This is an event that I'm particularly interested in hosting as the idea of nostalgia has been a frequent topic of discussion between me and Michelle. Why is it so powerful? How is it so universal? What is it's opposite? I'm sure we'll get into those questions and more on 9/12/20 at 5:00PM.
From movies to politics, social media posts to the targeted ads between them, nostalgia is one of the most potent forces of our era. On Nostalgia is a panoramic cultural history of nostalgia, exploring how a force that started as a psychological diagnosis of soldiers fighting far from home has come become a quintessentially modern condition. Drawing on everything from the modern science of memory to the romantic ideals of advertising, and traversing cultural movements from futurism to fascism to Facebook, cultural critic David Berry examines how the relentless search for self and overwhelming presence of mass media stokes the fires of nostalgia, making it as inescapable as it is hard to pin down.

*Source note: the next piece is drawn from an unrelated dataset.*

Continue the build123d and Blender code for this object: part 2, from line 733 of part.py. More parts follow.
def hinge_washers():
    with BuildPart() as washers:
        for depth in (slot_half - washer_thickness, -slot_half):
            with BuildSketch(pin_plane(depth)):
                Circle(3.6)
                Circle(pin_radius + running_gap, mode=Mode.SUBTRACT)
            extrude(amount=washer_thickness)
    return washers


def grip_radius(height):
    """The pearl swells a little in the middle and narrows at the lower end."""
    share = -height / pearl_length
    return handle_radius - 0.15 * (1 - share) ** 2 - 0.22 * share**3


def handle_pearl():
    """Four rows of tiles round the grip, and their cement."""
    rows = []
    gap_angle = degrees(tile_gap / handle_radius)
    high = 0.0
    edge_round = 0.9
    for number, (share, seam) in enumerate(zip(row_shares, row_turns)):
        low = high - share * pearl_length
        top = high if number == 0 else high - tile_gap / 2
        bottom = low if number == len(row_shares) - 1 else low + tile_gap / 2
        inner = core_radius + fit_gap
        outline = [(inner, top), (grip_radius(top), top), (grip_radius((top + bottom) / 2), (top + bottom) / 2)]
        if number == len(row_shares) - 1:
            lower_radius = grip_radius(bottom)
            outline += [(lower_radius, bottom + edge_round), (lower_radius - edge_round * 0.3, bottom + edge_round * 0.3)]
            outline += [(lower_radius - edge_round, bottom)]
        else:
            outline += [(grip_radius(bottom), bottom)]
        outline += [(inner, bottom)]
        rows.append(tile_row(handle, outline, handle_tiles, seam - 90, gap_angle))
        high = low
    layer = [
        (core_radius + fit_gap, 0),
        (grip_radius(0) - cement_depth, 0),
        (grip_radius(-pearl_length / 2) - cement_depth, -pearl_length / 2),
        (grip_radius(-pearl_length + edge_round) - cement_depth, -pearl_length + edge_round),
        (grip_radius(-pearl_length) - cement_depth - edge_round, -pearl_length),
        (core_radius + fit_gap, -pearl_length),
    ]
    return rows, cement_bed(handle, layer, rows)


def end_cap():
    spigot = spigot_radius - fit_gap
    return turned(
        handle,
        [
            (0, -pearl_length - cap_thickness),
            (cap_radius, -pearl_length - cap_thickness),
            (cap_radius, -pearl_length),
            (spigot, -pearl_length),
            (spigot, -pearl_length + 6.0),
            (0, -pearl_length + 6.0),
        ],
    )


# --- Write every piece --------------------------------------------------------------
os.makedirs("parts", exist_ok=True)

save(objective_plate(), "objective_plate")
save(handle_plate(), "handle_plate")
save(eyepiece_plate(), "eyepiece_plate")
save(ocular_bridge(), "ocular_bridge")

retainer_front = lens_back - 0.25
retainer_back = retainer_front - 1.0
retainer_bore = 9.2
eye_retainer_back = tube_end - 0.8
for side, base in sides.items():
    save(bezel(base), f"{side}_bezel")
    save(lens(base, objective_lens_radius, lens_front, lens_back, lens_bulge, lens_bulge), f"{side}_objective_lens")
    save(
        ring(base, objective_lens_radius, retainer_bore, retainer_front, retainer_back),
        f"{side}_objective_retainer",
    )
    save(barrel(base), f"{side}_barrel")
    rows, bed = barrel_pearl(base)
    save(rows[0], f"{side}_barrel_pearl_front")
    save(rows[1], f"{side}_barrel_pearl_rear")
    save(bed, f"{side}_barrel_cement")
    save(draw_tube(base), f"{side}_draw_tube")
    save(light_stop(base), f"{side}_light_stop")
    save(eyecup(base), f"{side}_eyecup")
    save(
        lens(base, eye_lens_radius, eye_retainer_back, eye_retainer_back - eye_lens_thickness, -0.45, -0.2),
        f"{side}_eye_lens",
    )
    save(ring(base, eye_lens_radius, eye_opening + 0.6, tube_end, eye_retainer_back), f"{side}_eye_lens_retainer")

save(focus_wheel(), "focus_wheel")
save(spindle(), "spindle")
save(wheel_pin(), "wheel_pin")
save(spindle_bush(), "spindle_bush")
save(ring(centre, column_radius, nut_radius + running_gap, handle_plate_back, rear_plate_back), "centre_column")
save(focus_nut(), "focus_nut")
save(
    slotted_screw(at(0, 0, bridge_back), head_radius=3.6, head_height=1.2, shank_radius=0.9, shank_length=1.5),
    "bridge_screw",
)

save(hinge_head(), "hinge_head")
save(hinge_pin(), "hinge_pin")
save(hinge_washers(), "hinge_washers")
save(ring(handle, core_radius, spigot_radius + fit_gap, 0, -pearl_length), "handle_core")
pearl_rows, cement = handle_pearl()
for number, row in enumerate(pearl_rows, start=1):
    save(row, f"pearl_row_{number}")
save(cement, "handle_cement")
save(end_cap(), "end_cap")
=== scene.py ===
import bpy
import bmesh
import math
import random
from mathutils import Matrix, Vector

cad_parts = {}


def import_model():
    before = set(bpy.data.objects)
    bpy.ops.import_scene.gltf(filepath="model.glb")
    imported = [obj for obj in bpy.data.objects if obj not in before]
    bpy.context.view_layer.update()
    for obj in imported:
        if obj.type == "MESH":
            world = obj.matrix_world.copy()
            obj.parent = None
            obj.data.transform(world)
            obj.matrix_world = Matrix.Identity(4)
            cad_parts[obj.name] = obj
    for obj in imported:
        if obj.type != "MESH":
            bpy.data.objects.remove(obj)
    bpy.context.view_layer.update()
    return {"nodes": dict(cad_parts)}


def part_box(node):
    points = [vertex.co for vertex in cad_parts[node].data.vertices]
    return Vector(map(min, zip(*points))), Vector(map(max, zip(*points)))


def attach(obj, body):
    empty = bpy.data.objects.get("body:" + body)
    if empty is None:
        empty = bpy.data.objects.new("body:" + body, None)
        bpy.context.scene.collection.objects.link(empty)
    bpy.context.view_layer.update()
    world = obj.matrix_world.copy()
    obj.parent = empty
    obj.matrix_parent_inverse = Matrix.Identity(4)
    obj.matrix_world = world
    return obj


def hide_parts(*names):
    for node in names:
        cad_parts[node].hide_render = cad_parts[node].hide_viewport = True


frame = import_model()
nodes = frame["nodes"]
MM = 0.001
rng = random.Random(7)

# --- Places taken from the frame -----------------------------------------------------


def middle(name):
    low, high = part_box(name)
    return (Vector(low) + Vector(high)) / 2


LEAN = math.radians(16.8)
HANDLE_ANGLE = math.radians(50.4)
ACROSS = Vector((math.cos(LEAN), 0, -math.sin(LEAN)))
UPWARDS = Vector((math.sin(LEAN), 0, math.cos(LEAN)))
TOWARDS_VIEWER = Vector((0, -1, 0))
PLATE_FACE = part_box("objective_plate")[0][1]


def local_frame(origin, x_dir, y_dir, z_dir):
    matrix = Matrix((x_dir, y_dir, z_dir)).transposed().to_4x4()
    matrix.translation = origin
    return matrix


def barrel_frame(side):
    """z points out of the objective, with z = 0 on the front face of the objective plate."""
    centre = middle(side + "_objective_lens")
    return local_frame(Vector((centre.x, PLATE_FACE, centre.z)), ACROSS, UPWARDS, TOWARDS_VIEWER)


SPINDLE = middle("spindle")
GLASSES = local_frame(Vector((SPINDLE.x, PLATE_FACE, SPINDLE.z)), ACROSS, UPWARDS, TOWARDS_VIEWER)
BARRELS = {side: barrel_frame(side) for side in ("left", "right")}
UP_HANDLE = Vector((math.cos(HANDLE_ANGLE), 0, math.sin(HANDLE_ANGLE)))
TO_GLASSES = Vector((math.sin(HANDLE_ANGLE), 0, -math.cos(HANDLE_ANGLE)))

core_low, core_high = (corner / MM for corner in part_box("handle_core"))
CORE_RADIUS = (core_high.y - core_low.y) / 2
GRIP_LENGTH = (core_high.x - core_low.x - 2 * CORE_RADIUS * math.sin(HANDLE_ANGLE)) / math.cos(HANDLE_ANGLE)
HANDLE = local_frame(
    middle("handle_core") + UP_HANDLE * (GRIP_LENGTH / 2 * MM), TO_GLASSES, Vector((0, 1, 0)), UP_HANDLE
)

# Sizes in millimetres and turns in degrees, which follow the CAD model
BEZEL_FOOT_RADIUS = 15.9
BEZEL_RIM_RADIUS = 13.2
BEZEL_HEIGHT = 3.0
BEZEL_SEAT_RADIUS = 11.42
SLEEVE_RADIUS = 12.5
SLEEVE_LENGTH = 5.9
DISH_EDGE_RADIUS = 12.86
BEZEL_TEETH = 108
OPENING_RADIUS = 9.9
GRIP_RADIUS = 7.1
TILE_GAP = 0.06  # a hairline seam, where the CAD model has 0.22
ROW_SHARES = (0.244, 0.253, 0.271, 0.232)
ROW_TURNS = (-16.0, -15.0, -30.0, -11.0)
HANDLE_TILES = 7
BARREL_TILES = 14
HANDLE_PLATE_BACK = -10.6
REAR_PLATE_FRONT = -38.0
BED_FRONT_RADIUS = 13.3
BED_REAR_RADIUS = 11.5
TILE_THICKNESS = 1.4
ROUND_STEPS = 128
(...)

Holding fast against the pull of the past while trying to understand what makes the fundamental impossibility of return so appealing, On Nostalgia explores what it means to remember, how the universal yearning is used by us and against us, and it considers a future where the past is more readily available and easier to lose track of than ever before.
David Berry is a writer and cultural critic. His work has appeared in the Globe & Mail, Hazlitt, Toronto Life, and elsewhere, and he was an arts and culture columnist for the National Post for five years. This is his first book. David currently lives in Toronto.
From Mad Men to MAGA: how nostalgia came to be and why we are so eager to indulge it.